2. High-Waist Paperbag Shorts + Minimalist Trainers (The Weekend Capsule Formula)
The paperbag silhouette, with its gathered or pleated waistband and built-in tie detail, looks chaotic in theory and polished in practice, as long as you follow one rule: always tuck the top in. The high-rise construction of paperbag shorts does the waist-defining work for you, but only if the top doesn't compete with or obscure the waistband. A fitted bodysuit or a close-cut crop tee is the strongest pairing because it lets the gathered waist read as a design element rather than an accident.

The inseam for most paperbag cuts runs between 4 and 6 inches, which puts the hem at mid-thigh. That shorter length is exactly where minimalist trainers thrive. A clean, low-profile trainer (think classic court shoes or pared-back leather sneakers in white, cream, or warm tan) elongates the leg without the visual weight of a chunky sole. Avoid thick-soled trainers here; the voluminous waistband already adds bulk at the top half, and a heavy shoe base throws the silhouette out of balance. In structured linen or lightweight cotton, this pairing transitions from Saturday morning errands to a casual lunch with no outfit change required. Throw a light blazer or an unstructured linen jacket over the top for cool spring mornings and remove it by noon.
3. Denim Cutoffs with a Refined Hem + Low Loafers (The Street-to-Dinner Formula)
This is where fabric does the heavy lifting. The difference between denim cutoffs that look polished and ones that look like an afterthought is entirely in the hem finish. Frayed, uneven, or distressed edges push the look firmly into casual territory; a clean, folded cuff or a pressed straight hem shifts it somewhere more intentional. For spring 2026, the refined cutoff sits at a 5 to 6 inch inseam, hitting mid-thigh with a crisp edge that reads structured even against the inherent casualness of denim.
Low loafers, particularly a slim-soled penny or horsebit style with minimal platform, are the exact right flat for this formula. The loafer's slight structure mirrors the clean-hemmed denim's polish without trying too hard. Pair with a fluid silk or satin blouse tucked loosely (not fully, a half-tuck here reads more editorial) and you have a combination that moves from an afternoon in the neighborhood to an early dinner without batting an eye. Keep accessories minimal: a simple gold chain, small hoops, and a crossbody with clean lines. The refined cutoff only works when the rest of the outfit respects its quiet polish. Overwrap it in prints or logos and the careful hem finish gets lost.
4. Soft Linen Shorts + Slingback Flats (The Evening-Out Formula)

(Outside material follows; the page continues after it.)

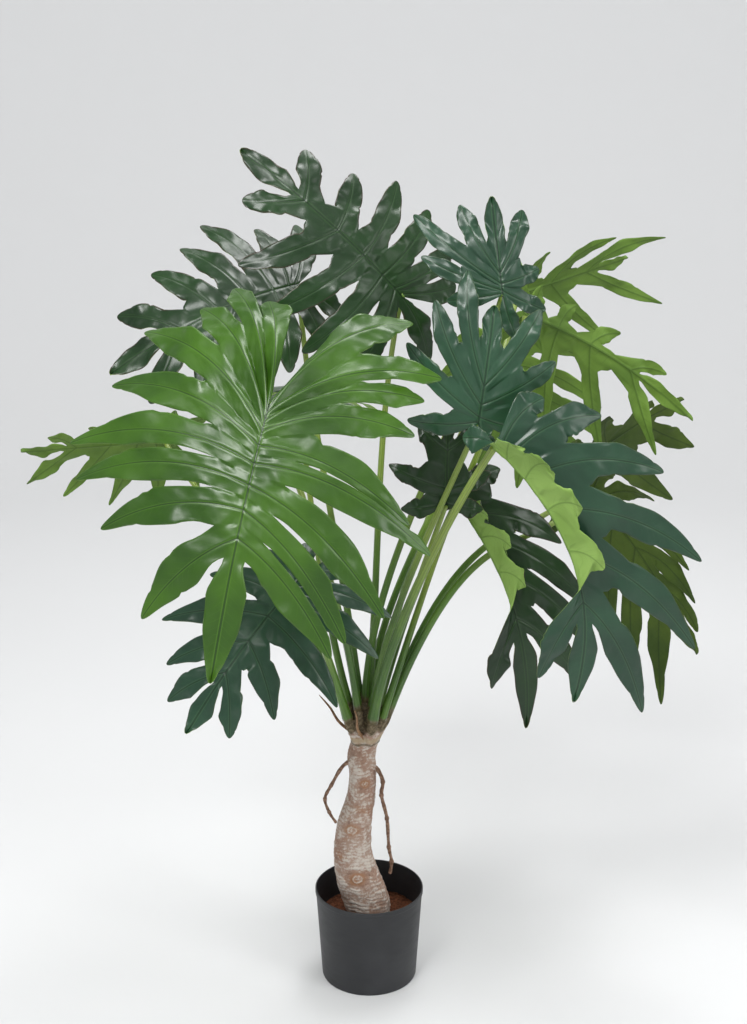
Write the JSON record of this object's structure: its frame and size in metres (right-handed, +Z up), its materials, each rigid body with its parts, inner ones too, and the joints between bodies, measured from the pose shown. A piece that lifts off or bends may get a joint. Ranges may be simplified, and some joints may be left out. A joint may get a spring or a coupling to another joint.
{
  "type": "potted philodendron selloum",
  "caption": "House plant with large deeply lobed leaves on long stalks, a leaning ringed trunk with aerial roots, and a plain black nursery pot.",
  "frame": {"origin": "middle of the pot's flat underside, where it rests", "axes": "+Z up, +X to the right and -Y to the front as the picture shows the plant"},
  "size_m": [0.9932, 0.8207, 1.2113],
  "materials": {
    "pot": "matte charcoal black moulded plastic",
    "fill": "rough reddish brown filling",
    "trunk": "ringed wrinkled bark, tan with a grey wash",
    "stalk": "smooth green to yellow-green, slightly waxy",
    "blade": "semi-gloss dark green above, matte yellow-green below"
  },
  "bodies": {
    "root": {"pot": "pot", "fill": "fill", "trunk": "trunk", "stalk_front": "stalk", "stalk_upper_left": "stalk", "stalk_top": "stalk", "stalk_upper_right": "stalk", "stalk_centre_right": "stalk", "stalk_right": "stalk", "stalk_lower_right": "stalk", "stalk_far_right": "stalk", "stalk_arching": "stalk", "stalk_top_right": "stalk", "stalk_back_right": "stalk", "stalk_far_left": "stalk", "stalk_lower_left": "stalk", "stalk_centre": "stalk", "stalk_low_right_back": "stalk", "stalk_behind": "stalk", "blade_front": "blade", "blade_upper_left": "blade", "blade_top": "blade", "blade_upper_right": "blade", "blade_centre_right": "blade", "blade_right": "blade", "blade_lower_right": "blade", "blade_far_right": "blade", "blade_arching": "blade", "blade_top_right": "blade", "blade_back_right": "blade", "blade_far_left": "blade", "blade_lower_left": "blade", "blade_centre": "blade", "blade_low_right_back": "blade", "blade_behind": "blade"}
  },
  "joints": []
}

Linen shorts have arrived as this spring's answer to the question of how to wear shorts at night. The key is in the weight and cut of the linen: you want a mid-weight fabric that has some structure, slightly crisp to the touch, not the floaty, wrinkle-at-a-glance linen of resort wear. The silhouette should be wide-legged and high-waisted, with an inseam around 4 to 5 inches, cut generously in the leg so the short moves rather than clings.

The slingback flat is the right shoe precisely because the back strap adds a dressier visual note without adding a heel. Pointed-toe slingback flats in particular give the linen short's relaxed volume a sharp counterpoint, and that contrast is what elevates the formula from daytime casual to genuinely evening-appropriate. On top, opt for something with fabric interest: a fitted knit with a subtle texture, a sleek bodysuit in a tone that complements the linen. Avoid heavy or structured outerwear for evening; if you need a layer, a fine-knit cardigan or a draped blazer in a complementary neutral keeps the linen's softness intact. One finishing detail that professionals consistently flag for this pairing: a slim belt threaded through any waistband loops, even a delicate chain style, signals that the outfit was considered rather than grabbed.
Troubleshooting: The Three Proportions Mistakes (and the Fast Fixes)
*Your flats are cutting your calves.* This happens when ankle-strap or low-slung slingback straps land at the narrowest point of the calf, visually slicing the leg. The fix is to choose a short with a hem that sits at least 3 to 4 inches above the strap. That gap of bare leg between hem and strap eliminates the calf-cutting effect entirely. If you're already committed to the shorts and the shoes, a sheer fine-denier sock or bare-leg coverage like a tinted moisturizer can soften the visual break.
*Your shorts ride up when walking.* This almost always comes down to an inseam that's too short for the cut or a fabric with insufficient weight to stay put. For shorts with a 3-inch or shorter inseam, look for a structured cotton or denim with body; lightweight fabrics with no structure will ride up regardless of how you style them. Alternatively, step up to a 5-inch inseam, which provides enough fabric to drape naturally with movement rather than creep.
*The whole outfit reads too casual despite polished shoes.* The usual culprit is a mismatch in fabric registers: a very casual short (distressed denim, unfinished hems, washed-out color) paired with a genuinely polished flat creates visual confusion rather than contrast. Resolve it by upgrading either the short (swap distressed for a clean hem or a more structured fabric) or adding one elevated detail to the rest of the outfit, a silk blouse, a structured bag, a fine-gauge knit, so the flat has something polished to echo. The formula isn't just about which shoe meets which hem; it's about maintaining a consistent register across the entire outfit.
The proportion rules aren't complicated, but they're specific. Once you have them in your back pocket, the shorts-and-flats combination stops feeling like a compromise and starts feeling like one of the sharpest, most wearable formulas in spring dressing.